• _Task statement_: Are you able to quote each entry exactly as written?

• _Task inputs_:
* * * *
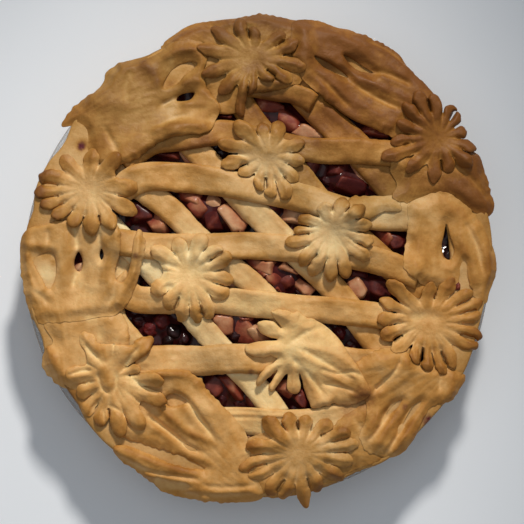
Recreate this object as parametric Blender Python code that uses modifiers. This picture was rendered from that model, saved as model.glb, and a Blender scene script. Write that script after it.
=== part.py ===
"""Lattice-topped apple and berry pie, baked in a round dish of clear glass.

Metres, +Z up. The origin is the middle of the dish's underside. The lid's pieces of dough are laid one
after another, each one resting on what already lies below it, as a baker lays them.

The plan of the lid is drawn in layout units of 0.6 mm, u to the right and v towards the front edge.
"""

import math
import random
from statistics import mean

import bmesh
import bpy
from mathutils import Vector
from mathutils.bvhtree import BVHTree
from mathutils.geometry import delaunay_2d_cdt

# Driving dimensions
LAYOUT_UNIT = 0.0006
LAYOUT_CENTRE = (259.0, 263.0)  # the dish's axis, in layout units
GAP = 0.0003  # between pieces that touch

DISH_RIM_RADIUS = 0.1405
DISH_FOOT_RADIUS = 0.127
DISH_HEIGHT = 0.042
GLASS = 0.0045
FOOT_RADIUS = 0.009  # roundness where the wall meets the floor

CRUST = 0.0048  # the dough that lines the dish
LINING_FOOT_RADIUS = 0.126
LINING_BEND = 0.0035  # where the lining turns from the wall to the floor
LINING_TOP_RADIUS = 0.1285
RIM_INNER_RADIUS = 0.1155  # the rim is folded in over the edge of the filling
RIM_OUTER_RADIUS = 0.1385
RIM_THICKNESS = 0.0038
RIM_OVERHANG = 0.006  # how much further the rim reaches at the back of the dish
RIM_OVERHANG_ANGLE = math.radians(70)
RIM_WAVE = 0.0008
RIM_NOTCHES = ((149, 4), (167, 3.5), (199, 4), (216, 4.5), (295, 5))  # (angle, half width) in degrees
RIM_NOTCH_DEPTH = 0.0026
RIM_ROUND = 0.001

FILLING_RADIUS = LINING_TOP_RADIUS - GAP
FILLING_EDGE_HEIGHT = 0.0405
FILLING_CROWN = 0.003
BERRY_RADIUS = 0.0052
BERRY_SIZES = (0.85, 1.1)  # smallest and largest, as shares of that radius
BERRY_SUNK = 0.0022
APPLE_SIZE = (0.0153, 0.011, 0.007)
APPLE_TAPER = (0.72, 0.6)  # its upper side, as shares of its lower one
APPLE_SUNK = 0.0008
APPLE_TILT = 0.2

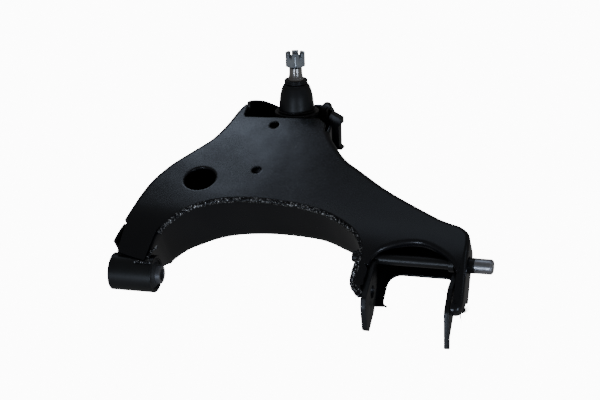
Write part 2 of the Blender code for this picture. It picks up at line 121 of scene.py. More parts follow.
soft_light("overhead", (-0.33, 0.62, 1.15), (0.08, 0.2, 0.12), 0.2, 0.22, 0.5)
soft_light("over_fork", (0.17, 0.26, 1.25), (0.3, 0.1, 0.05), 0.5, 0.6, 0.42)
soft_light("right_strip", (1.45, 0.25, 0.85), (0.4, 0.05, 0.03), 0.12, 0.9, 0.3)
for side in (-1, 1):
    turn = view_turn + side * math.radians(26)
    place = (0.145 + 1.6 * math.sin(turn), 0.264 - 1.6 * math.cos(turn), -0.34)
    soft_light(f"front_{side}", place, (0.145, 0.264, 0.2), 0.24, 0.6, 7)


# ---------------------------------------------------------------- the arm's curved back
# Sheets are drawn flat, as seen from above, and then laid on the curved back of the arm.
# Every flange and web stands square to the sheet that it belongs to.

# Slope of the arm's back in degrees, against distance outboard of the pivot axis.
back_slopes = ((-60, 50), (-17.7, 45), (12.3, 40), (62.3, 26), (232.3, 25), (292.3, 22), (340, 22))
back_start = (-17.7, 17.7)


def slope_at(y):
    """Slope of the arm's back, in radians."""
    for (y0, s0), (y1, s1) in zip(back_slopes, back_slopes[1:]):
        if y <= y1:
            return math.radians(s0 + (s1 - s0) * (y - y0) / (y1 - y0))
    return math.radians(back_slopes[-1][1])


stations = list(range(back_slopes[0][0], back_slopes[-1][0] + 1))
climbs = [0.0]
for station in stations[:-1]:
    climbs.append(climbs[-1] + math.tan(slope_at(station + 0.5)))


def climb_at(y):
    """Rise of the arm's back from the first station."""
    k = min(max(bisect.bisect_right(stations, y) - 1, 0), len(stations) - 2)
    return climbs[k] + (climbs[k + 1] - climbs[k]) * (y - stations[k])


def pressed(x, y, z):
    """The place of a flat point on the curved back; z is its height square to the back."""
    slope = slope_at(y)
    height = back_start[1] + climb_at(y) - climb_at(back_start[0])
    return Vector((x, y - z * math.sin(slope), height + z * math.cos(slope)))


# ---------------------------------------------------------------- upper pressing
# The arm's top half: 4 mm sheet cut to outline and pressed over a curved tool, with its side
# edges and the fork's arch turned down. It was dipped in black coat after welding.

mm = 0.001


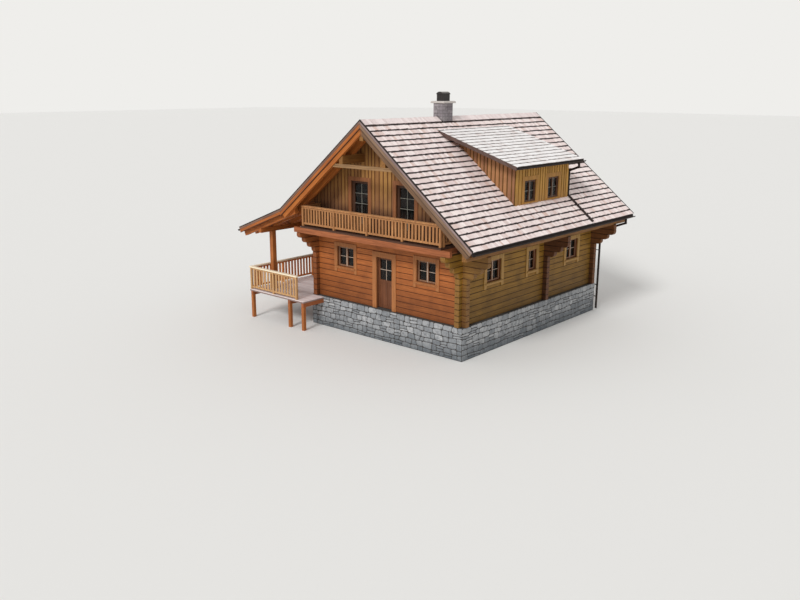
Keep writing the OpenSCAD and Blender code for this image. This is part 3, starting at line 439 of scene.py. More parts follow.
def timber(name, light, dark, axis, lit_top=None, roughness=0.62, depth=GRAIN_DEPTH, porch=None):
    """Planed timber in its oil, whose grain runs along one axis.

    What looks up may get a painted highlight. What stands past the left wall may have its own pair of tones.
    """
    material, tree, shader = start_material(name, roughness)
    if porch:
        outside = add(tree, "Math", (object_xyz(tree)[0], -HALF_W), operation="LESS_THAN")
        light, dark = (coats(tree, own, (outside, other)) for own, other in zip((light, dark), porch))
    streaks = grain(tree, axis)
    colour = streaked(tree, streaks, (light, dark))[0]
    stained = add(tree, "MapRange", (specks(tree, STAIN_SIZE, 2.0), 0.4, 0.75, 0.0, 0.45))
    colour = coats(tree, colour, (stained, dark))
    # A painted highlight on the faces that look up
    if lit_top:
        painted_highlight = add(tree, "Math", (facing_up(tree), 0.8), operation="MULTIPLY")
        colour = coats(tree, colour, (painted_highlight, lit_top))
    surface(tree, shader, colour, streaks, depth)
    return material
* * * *
• _Solution_:
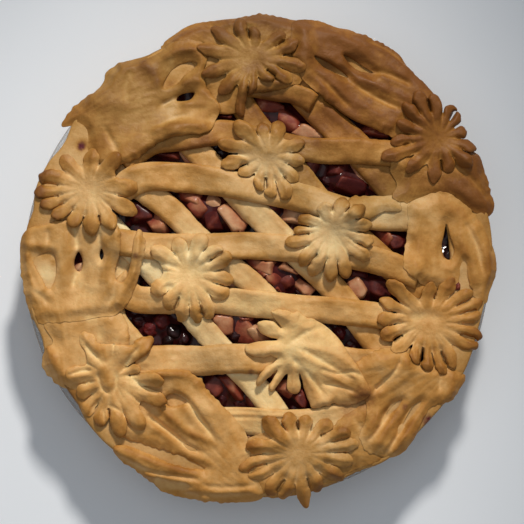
Recreate this object as parametric Blender Python code that uses modifiers. This picture was rendered from that model, saved as model.glb, and a Blender scene script. Write that script after it.
=== part.py ===
"""Lattice-topped apple and berry pie, baked in a round dish of clear glass.

Metres, +Z up. The origin is the middle of the dish's underside. The lid's pieces of dough are laid one
after another, each one resting on what already lies below it, as a baker lays them.

The plan of the lid is drawn in layout units of 0.6 mm, u to the right and v towards the front edge.
"""

import math
import random
from statistics import mean

import bmesh
import bpy
from mathutils import Vector
from mathutils.bvhtree import BVHTree
from mathutils.geometry import delaunay_2d_cdt

# Driving dimensions
LAYOUT_UNIT = 0.0006
LAYOUT_CENTRE = (259.0, 263.0)  # the dish's axis, in layout units
GAP = 0.0003  # between pieces that touch

DISH_RIM_RADIUS = 0.1405
DISH_FOOT_RADIUS = 0.127
DISH_HEIGHT = 0.042
GLASS = 0.0045
FOOT_RADIUS = 0.009  # roundness where the wall meets the floor

CRUST = 0.0048  # the dough that lines the dish
LINING_FOOT_RADIUS = 0.126
LINING_BEND = 0.0035  # where the lining turns from the wall to the floor
LINING_TOP_RADIUS = 0.1285
RIM_INNER_RADIUS = 0.1155  # the rim is folded in over the edge of the filling
RIM_OUTER_RADIUS = 0.1385
RIM_THICKNESS = 0.0038
RIM_OVERHANG = 0.006  # how much further the rim reaches at the back of the dish
RIM_OVERHANG_ANGLE = math.radians(70)
RIM_WAVE = 0.0008
RIM_NOTCHES = ((149, 4), (167, 3.5), (199, 4), (216, 4.5), (295, 5))  # (angle, half width) in degrees
RIM_NOTCH_DEPTH = 0.0026
RIM_ROUND = 0.001

FILLING_RADIUS = LINING_TOP_RADIUS - GAP
FILLING_EDGE_HEIGHT = 0.0405
FILLING_CROWN = 0.003
BERRY_RADIUS = 0.0052
BERRY_SIZES = (0.85, 1.1)  # smallest and largest, as shares of that radius
BERRY_SUNK = 0.0022
APPLE_SIZE = (0.0153, 0.011, 0.007)
APPLE_TAPER = (0.72, 0.6)  # its upper side, as shares of its lower one
APPLE_SUNK = 0.0008
APPLE_TILT = 0.2

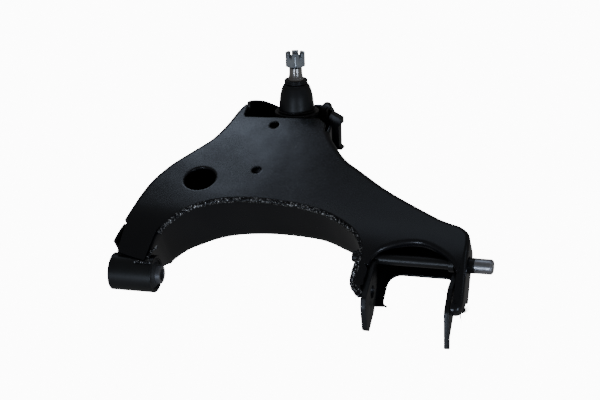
Write part 2 of the Blender code for this picture. It picks up at line 121 of scene.py. More parts follow.
soft_light("overhead", (-0.33, 0.62, 1.15), (0.08, 0.2, 0.12), 0.2, 0.22, 0.5)
soft_light("over_fork", (0.17, 0.26, 1.25), (0.3, 0.1, 0.05), 0.5, 0.6, 0.42)
soft_light("right_strip", (1.45, 0.25, 0.85), (0.4, 0.05, 0.03), 0.12, 0.9, 0.3)
for side in (-1, 1):
    turn = view_turn + side * math.radians(26)
    place = (0.145 + 1.6 * math.sin(turn), 0.264 - 1.6 * math.cos(turn), -0.34)
    soft_light(f"front_{side}", place, (0.145, 0.264, 0.2), 0.24, 0.6, 7)


# ---------------------------------------------------------------- the arm's curved back
# Sheets are drawn flat, as seen from above, and then laid on the curved back of the arm.
# Every flange and web stands square to the sheet that it belongs to.

# Slope of the arm's back in degrees, against distance outboard of the pivot axis.
back_slopes = ((-60, 50), (-17.7, 45), (12.3, 40), (62.3, 26), (232.3, 25), (292.3, 22), (340, 22))
back_start = (-17.7, 17.7)


def slope_at(y):
    """Slope of the arm's back, in radians."""
    for (y0, s0), (y1, s1) in zip(back_slopes, back_slopes[1:]):
        if y <= y1:
            return math.radians(s0 + (s1 - s0) * (y - y0) / (y1 - y0))
    return math.radians(back_slopes[-1][1])


stations = list(range(back_slopes[0][0], back_slopes[-1][0] + 1))
climbs = [0.0]
for station in stations[:-1]:
    climbs.append(climbs[-1] + math.tan(slope_at(station + 0.5)))


def climb_at(y):
    """Rise of the arm's back from the first station."""
    k = min(max(bisect.bisect_right(stations, y) - 1, 0), len(stations) - 2)
    return climbs[k] + (climbs[k + 1] - climbs[k]) * (y - stations[k])


def pressed(x, y, z):
    """The place of a flat point on the curved back; z is its height square to the back."""
    slope = slope_at(y)
    height = back_start[1] + climb_at(y) - climb_at(back_start[0])
    return Vector((x, y - z * math.sin(slope), height + z * math.cos(slope)))


# ---------------------------------------------------------------- upper pressing
# The arm's top half: 4 mm sheet cut to outline and pressed over a curved tool, with its side
# edges and the fork's arch turned down. It was dipped in black coat after welding.

mm = 0.001


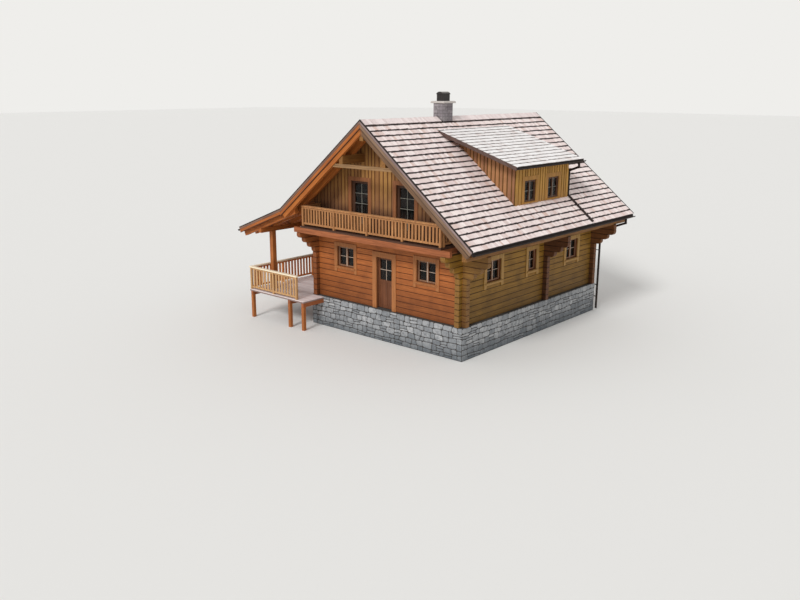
Keep writing the OpenSCAD and Blender code for this image. This is part 3, starting at line 439 of scene.py. More parts follow.
def timber(name, light, dark, axis, lit_top=None, roughness=0.62, depth=GRAIN_DEPTH, porch=None):
    """Planed timber in its oil, whose grain runs along one axis.

    What looks up may get a painted highlight. What stands past the left wall may have its own pair of tones.
    """
    material, tree, shader = start_material(name, roughness)
    if porch:
        outside = add(tree, "Math", (object_xyz(tree)[0], -HALF_W), operation="LESS_THAN")
        light, dark = (coats(tree, own, (outside, other)) for own, other in zip((light, dark), porch))
    streaks = grain(tree, axis)
    colour = streaked(tree, streaks, (light, dark))[0]
    stained = add(tree, "MapRange", (specks(tree, STAIN_SIZE, 2.0), 0.4, 0.75, 0.0, 0.45))
    colour = coats(tree, colour, (stained, dark))
    # A painted highlight on the faces that look up
    if lit_top:
        painted_highlight = add(tree, "Math", (facing_up(tree), 0.8), operation="MULTIPLY")
        colour = coats(tree, colour, (painted_highlight, lit_top))
    surface(tree, shader, colour, streaks, depth)
    return material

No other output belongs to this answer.